Norwegian indie band The Kings of Convenience sang ‘homesick, for I no longer know where home is’, their music melancholy tunes for wistful wanderers. SAWV2 distilled this sense of dislocation and refined the ambience into a work of epic sensory subtlety. The vaguest hints of wind and enclosure, with the sparseness of strobing rhythms paint an interior realm of contemplation and my thoughts always end up returning to Coupland. His emotive short story collection Polaroids From The The Dead contains various semi-autobiographcial observations on moments from his past and endeavours to ‘explore a world that existed in the early 90s, back when the decade was young and had to locate its own texture’. For him it was a period of immese nostalgia, grunge had helped recycle hippie and rock motifs from the 60s and 70s and the Generation X anti-hipsters were dazzled by the bright lights of the retro future.
By sheer coincidence my own life has often mirrored his protagonists’ ages, walking in step with the misfit characters. Critic Andrew Tate notes that ‘the narrator of the (…) story reflects that, after the blank space of early childhood, memories overpower all else in your life, forever making the present moment seem sad, and unable to compete with a glorious past that now has a life of its own’. For Tate these Polaroid snapshots capture an otherworldly space now detached from our present. In the short piece entitled The German Reporter Coupland welcomes an interviewer to his home city of Vancouver to wander in the rain and forests. He is forced to revisit the memories of youth and muses ‘we lose our days- and our ability to retrieve them- and yet there are some days that should never be lost’. SAWV2 is ultimately a passive device for revisiting these childhood shards, disparate landscapes hence are redrawn as an experiential sonic map of loss and psychogeographical ghosts.
It’s always a real treat when you put up a new posting: I do really look forward to them!!!!!!!!!!!!
I’m posting this Before reading, just so I can effuse, then read at leisure.
There is an industrial sound I’ve been looking for for years – I wonder if it is in here: SAWV11?
I tried Einsturzende Neubauten, but I find their range kinda limited, that they are not as good as maybe they think they are.
It’s something to do with the new fashionable term ‘fractured discourses’, to do with urban living – but suspect that when people, critics, talk about urban living they really mean London living – and that is a whole different ball-game, that entails the sociolects of power.

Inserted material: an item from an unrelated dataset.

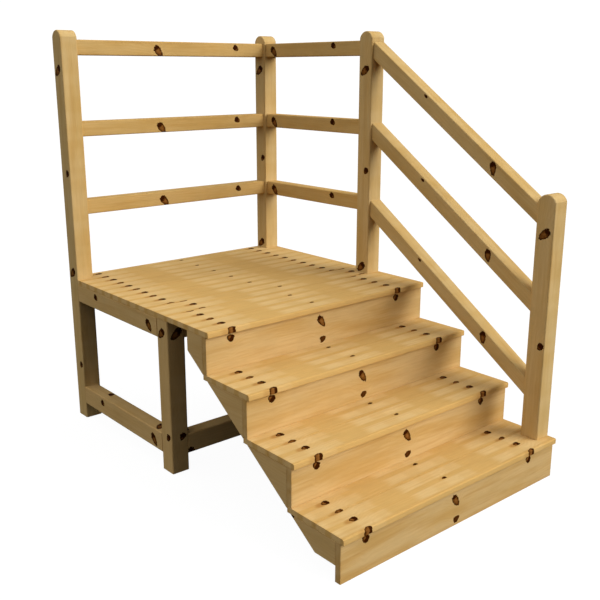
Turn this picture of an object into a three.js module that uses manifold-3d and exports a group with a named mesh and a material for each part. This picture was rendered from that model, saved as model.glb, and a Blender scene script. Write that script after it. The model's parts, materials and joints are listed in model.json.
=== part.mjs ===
// Timber mounting block: four steps up to a railed platform, open on the mounting side.
// Millimetres, +Z up. X runs across the steps, Y runs up the steps, Z = 0 is the ground.
import * as THREE from 'three';
import { mergeVertices } from 'three/addons/utils/BufferGeometryUtils.js';
import Module from 'manifold-3d';

const wasm = await Module();
wasm.setup();

// ---------------------------------------------------------------- driving sizes
const WIDTH = 1040;
const STEP_COUNT = 4;
const STEP_RISE = 150;
const STEP_GOING = 217;
const NOSING = 12;
const BOARD = 20;
const RISER = 22;
const TREAD_BOARD = 125;
const TREAD_DEPTH = 2 * TREAD_BOARD;

const POST = 70;
const POST_TOP = 1565;
const NEWEL_TOP = 1022;
const CROWN = 26;
const FRAME_DEPTH = 750;

const FRAME_RAIL_WIDTH = 58;
const APRON_HEIGHT = 72;
const STRETCHER_TOP = 140;
const STRETCHER_HEIGHT = 76;
const JOIST_WIDTH = 40;

const GUARD_WIDTH = 60;
const GUARD_HEIGHT = 58;
const GUARD_FIRST = 317;
const GUARD_PITCH = 307;
const HANDRAIL_DEPTH = 55;
const HANDRAIL_SLOPE = 0.68;
const HANDRAIL_FIRST = 304;
const HANDRAIL_PITCH = 310;

const DECK_BOARD = 129;

const TENON_LENGTH = 20;
const TENON_SHOULDER = 14;
const GAP = 0.3;

const BRACKET_WIDTH = 40;
const BRACKET_FOOT = 53;
const BRACKET_FOOT_LENGTH = 89;
const BRACKET_TOP_LENGTH = 90;
const CARRIAGE_WIDTH = 40;
const CARRIAGE_DROP = 75;
const LINK_HEIGHT = 70;
const LINK_WIDTH = 60;
const LINK_INSET = 100;

const BOLT_RADIUS = 5;
const BOLT_HEAD_RADIUS = 9;
const BOLT_HEAD = 6;
const BOLT_BITE = 70;
const ROUND_SIDES = 20;
const HEX_SIDES = 6;

const CURVE_SEGMENTS = 24;
const WELD_DISTANCE = 1e-4;

// ---------------------------------------------------------------- places worked out from them
const DECK_TOP = STEP_COUNT * STEP_RISE;
const DECK_UNDER = DECK_TOP - BOARD;
const TOP_RISER_FRONT = (STEP_COUNT - 1) * STEP_GOING;
const DECK_FRONT = TOP_RISER_FRONT - NOSING;
const FRAME_FRONT = DECK_FRONT + TREAD_DEPTH;
const FRAME_BACK = FRAME_FRONT + FRAME_DEPTH;
const NEWEL_FRONT = RISER;
const BRACKET_FOOT_BACK = RISER + BRACKET_FOOT_LENGTH;
const BRACKET_BACK = TOP_RISER_FRONT + RISER + BRACKET_TOP_LENGTH;
const LINK_UNDER = DECK_UNDER - LINK_HEIGHT;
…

I’ve always lived in the north, amongst hills, and pine for them when away, as much as I hate having to climb them just to go anywhere. You can’t bike ride because you wear yourself out after a couple of miles… then you long for level Norfolk roads, big skies….
Yes, time for Douglas Coupland again – anyone who choses Vancouver over Seattle is a good man!

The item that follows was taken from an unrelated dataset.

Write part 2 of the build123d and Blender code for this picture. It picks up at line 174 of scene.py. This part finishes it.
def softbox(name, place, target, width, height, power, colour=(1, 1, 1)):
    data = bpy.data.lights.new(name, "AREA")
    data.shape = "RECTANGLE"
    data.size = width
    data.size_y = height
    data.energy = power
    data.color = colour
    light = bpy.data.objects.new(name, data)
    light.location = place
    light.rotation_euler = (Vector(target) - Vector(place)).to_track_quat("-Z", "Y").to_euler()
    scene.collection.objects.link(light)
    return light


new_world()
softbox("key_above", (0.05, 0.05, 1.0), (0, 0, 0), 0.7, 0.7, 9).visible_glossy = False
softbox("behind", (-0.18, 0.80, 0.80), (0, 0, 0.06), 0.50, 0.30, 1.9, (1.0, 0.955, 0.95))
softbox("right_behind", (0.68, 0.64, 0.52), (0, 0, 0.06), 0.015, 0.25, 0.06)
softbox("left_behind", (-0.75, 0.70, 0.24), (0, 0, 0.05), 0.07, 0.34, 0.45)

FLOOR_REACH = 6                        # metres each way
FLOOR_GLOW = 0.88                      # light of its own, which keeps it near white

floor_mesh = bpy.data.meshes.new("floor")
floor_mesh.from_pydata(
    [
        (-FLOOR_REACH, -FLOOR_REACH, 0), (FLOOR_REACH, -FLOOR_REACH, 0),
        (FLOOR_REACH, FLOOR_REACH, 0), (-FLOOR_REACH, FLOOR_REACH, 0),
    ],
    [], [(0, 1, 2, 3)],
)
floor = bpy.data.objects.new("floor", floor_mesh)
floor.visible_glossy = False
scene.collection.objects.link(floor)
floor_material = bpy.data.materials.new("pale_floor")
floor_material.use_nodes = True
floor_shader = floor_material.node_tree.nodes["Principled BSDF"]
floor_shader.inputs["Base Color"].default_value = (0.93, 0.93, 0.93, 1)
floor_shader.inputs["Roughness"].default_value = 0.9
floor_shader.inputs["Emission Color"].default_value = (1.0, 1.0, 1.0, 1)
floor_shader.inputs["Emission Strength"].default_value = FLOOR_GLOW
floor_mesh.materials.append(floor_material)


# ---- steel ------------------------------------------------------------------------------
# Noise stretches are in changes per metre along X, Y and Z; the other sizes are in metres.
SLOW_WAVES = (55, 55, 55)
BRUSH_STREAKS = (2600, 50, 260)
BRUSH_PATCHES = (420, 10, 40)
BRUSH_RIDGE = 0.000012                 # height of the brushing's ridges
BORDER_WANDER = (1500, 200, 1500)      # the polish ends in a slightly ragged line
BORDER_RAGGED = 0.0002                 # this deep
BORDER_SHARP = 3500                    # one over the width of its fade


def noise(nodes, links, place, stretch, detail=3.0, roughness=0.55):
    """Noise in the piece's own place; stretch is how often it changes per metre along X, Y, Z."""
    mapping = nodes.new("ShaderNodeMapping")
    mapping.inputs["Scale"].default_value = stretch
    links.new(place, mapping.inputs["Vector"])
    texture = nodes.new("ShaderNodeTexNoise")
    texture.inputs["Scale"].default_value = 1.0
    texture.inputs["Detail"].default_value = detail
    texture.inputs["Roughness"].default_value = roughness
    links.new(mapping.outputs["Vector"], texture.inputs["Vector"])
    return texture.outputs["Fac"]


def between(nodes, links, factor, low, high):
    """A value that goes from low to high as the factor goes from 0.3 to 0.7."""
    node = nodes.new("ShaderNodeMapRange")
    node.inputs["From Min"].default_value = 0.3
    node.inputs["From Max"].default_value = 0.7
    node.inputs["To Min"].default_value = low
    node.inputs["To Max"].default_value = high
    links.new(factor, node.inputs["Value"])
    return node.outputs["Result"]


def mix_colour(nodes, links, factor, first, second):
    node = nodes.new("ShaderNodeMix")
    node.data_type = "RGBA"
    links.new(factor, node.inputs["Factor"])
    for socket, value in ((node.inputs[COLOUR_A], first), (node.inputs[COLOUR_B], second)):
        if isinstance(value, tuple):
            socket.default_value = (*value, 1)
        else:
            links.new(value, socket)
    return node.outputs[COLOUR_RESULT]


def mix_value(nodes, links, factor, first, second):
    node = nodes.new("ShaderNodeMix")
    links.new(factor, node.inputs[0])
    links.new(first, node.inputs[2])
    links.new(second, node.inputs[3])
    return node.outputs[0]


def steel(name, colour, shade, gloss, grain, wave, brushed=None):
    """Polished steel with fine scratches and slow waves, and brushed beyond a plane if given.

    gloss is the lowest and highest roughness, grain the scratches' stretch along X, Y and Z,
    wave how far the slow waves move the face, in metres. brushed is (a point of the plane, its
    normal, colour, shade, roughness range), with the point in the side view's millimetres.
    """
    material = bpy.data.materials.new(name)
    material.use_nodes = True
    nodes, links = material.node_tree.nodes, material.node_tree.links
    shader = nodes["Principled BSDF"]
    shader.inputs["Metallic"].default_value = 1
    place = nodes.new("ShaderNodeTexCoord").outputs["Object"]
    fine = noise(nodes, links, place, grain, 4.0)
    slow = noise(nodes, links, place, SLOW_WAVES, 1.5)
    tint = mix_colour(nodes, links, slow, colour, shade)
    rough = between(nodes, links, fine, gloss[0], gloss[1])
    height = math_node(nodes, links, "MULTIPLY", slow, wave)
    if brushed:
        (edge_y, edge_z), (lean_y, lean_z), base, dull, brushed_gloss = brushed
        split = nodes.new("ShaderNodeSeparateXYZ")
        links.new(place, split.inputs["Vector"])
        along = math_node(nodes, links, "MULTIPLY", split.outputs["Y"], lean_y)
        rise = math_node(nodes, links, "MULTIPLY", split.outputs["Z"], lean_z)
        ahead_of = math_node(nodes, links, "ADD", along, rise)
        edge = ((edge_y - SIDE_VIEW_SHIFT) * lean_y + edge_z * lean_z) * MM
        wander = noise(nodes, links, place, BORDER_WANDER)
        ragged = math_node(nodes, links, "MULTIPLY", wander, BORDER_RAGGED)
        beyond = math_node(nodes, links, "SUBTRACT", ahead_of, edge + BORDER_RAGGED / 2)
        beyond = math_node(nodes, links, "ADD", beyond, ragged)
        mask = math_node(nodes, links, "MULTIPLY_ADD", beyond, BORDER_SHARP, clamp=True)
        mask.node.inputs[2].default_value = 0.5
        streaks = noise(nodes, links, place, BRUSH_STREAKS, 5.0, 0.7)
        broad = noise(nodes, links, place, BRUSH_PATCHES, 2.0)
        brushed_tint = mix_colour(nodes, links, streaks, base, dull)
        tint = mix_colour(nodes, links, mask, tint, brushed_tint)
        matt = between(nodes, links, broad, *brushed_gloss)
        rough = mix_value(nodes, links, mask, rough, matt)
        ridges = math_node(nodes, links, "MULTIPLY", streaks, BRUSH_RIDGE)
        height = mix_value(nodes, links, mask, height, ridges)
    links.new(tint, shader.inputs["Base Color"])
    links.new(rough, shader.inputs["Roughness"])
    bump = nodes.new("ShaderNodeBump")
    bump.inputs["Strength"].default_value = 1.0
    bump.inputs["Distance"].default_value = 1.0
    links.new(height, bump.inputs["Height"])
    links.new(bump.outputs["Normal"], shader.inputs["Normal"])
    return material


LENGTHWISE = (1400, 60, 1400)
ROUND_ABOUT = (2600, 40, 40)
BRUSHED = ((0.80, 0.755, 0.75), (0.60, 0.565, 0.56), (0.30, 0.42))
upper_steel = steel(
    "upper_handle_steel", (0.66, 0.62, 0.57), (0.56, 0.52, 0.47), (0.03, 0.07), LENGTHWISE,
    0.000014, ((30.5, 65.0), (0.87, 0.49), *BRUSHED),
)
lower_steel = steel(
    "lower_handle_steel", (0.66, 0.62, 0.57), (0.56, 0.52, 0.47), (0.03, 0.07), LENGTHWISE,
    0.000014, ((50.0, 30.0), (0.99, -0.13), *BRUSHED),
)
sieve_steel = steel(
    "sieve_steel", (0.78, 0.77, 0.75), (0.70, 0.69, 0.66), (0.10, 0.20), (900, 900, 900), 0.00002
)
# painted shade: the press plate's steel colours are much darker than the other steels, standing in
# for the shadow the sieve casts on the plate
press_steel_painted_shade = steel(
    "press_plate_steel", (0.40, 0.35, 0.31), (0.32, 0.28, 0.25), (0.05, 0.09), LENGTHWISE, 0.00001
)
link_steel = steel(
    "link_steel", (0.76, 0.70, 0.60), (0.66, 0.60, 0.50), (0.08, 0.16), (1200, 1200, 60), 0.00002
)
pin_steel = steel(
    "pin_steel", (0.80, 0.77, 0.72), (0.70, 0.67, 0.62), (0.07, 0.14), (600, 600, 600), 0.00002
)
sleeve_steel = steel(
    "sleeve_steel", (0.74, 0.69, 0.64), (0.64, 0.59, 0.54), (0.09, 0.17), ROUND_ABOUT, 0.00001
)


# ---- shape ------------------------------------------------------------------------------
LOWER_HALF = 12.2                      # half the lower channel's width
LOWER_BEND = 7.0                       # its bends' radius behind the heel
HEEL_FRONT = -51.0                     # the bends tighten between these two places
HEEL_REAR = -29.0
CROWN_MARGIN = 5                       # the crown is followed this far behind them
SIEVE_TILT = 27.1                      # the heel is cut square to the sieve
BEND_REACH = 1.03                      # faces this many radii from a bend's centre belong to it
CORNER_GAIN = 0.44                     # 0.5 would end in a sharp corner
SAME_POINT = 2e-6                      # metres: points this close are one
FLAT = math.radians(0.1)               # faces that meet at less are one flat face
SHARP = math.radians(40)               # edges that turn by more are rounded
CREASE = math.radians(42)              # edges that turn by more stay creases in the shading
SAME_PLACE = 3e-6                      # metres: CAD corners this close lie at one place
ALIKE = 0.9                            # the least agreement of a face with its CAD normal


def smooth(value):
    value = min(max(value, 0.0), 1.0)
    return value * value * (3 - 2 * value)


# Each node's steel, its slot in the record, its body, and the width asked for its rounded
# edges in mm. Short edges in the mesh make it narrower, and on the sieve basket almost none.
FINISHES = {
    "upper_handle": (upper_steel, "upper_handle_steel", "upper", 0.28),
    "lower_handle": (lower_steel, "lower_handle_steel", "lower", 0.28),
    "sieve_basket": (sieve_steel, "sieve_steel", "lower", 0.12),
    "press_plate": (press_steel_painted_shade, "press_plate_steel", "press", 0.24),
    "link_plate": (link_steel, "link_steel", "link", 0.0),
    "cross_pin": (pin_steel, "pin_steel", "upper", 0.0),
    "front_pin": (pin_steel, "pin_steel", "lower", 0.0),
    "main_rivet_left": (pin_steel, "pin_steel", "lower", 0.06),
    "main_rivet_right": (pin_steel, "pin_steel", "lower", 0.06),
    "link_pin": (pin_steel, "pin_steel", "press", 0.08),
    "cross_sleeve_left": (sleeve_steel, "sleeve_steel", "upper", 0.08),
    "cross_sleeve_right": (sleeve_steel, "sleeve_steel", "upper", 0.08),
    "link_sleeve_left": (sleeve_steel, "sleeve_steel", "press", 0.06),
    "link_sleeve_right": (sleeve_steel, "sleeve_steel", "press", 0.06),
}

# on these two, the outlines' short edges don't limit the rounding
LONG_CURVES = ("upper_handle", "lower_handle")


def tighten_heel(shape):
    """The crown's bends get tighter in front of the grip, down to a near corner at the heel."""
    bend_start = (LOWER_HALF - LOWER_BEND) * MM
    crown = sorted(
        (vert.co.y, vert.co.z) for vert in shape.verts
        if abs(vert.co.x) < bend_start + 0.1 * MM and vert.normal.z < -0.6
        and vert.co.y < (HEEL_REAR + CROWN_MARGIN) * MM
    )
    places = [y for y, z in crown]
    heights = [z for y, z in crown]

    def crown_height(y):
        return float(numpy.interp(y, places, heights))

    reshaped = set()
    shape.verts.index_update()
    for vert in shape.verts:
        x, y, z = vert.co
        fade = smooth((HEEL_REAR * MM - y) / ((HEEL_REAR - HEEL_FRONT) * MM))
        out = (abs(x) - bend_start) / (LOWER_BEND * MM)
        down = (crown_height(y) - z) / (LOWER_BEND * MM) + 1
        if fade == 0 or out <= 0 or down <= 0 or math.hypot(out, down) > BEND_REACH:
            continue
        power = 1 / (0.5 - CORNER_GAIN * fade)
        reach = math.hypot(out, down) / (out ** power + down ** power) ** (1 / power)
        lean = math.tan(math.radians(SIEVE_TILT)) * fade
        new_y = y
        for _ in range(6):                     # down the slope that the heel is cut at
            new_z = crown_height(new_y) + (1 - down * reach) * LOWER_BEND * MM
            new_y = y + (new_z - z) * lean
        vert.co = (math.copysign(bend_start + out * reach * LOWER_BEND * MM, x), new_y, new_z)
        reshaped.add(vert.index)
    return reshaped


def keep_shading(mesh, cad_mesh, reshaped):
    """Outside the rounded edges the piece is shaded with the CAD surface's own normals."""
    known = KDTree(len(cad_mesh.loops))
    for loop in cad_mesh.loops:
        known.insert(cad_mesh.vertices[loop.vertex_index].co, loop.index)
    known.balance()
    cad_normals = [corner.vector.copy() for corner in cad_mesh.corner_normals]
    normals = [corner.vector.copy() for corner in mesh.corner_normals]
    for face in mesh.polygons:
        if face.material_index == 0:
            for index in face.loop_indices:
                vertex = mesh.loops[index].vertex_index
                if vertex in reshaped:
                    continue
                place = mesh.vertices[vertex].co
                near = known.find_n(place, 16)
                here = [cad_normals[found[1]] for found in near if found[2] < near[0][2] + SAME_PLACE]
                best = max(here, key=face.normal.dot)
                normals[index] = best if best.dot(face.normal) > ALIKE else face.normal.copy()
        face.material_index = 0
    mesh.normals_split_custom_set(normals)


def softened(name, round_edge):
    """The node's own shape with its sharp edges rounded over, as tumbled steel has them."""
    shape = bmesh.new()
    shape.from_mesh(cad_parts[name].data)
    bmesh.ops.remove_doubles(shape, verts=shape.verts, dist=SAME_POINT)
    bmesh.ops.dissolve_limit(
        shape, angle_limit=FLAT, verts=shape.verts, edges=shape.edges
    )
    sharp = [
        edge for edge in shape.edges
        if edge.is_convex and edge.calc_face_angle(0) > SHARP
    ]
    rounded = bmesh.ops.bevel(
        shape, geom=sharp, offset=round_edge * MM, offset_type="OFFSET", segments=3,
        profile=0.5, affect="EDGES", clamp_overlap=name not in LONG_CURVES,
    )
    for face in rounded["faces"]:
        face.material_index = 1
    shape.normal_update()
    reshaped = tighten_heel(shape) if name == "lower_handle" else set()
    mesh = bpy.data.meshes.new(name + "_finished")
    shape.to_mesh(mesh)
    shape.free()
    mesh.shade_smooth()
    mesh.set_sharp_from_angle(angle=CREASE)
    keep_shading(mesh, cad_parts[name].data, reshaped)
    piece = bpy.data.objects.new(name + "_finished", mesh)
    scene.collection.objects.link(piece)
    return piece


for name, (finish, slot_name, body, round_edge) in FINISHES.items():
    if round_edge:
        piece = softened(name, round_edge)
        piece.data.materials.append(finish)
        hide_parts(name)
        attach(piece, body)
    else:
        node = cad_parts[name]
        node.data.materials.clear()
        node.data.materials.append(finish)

I love EN live, but find their cds rather lacking. As part of ageing i’ve become really drawn to minimalism, music that pools and fills the cracks of life, SAWV2 fits that niche nicely.
You make a great point, I know what you mean about urbanism, it is dominated by the proud, even arrogant supercity. Provincial towns as demonstrated by our current Olympian excess are left to struggle to find their own identity. Coupland is often criticised for being sentimental, but I find that beauty he sees in the small things sometimes rather wonderful.

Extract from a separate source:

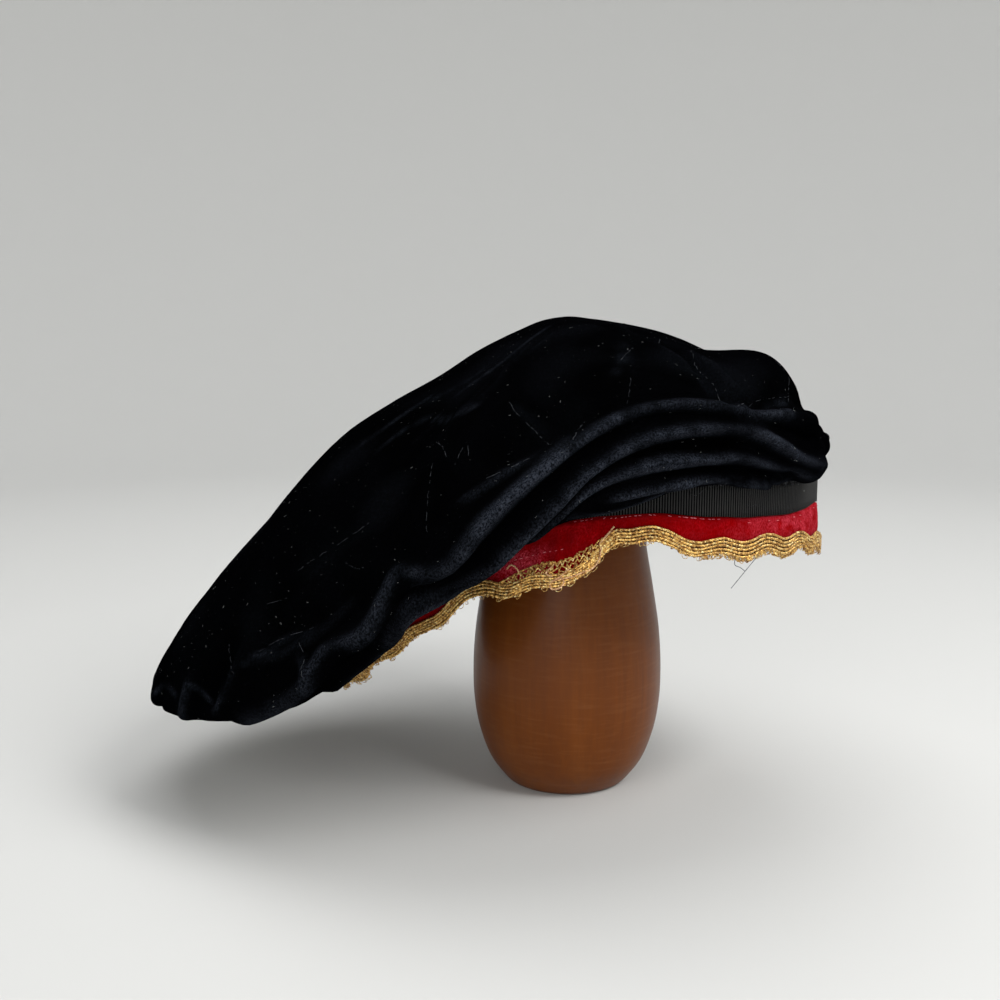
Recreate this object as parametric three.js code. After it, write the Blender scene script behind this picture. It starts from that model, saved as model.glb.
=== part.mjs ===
// A soft velvet cap on a plain turned wooden stand: a gathered crown, a grosgrain ribbon,
// a red velvet band and a gold braid. Millimetres, +Z up. The origin is the centre of the
// stand's foot. The cap's high end is at +X, its hanging end at -X and its near side at -Y.
// Angles are degrees round the stand's axis, from +X towards the near side.
import * as THREE from "three";

// Driving dimensions of the head opening, an oval that dips and leans over at its hanging end
const OPENING_CENTRE_X = 4.5;
const OPENING_HALF_LENGTH = 92.5;
const OPENING_HALF_WIDTH = 77;
const LEAN_STARTS_X = 15;
const LEAN_ENDS_X = -90;
const LEAN_ANGLE = 38;

// Driving dimensions of the cloth
const VELVET_WALL = 2.2;
const RIBBON_WALL = 1;
const RED_WALL = 1.7;
const BRAID_WALL = 1.4;
const CLOTH_GAP = 0.4;
const RIBBON_OVER_RED = 6;
const RED_SWELL = 1.3;
const RED_TURN_HEIGHT = 2;
const RED_EDGE_HEIGHT = 2.5;
const RED_EDGE_ROUND = 0.5;
const BRAID_HEIGHT = 8.5;
const BRAID_BELOW_BAND = 1.2;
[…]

Coincidences, love them – I have just referred to David Toop in a new post. Your musical knowledge is so impressive compared to mine though! Fascinating stuff and intriguing lateral thoughts. Great quote at the beginning.
Thanks, very kind, I wouldn’t say impressive, just random! I really like Toops’ writing, his books are a vast mine of fascinating artists. Have you also read my landscape of glitch post? It has a bit on a live Toop show I once went to. I’ll pop over to your blog now…
Thanks – I will be posting the new post today or tomorrow! I’ll have a look at that other post of yours too.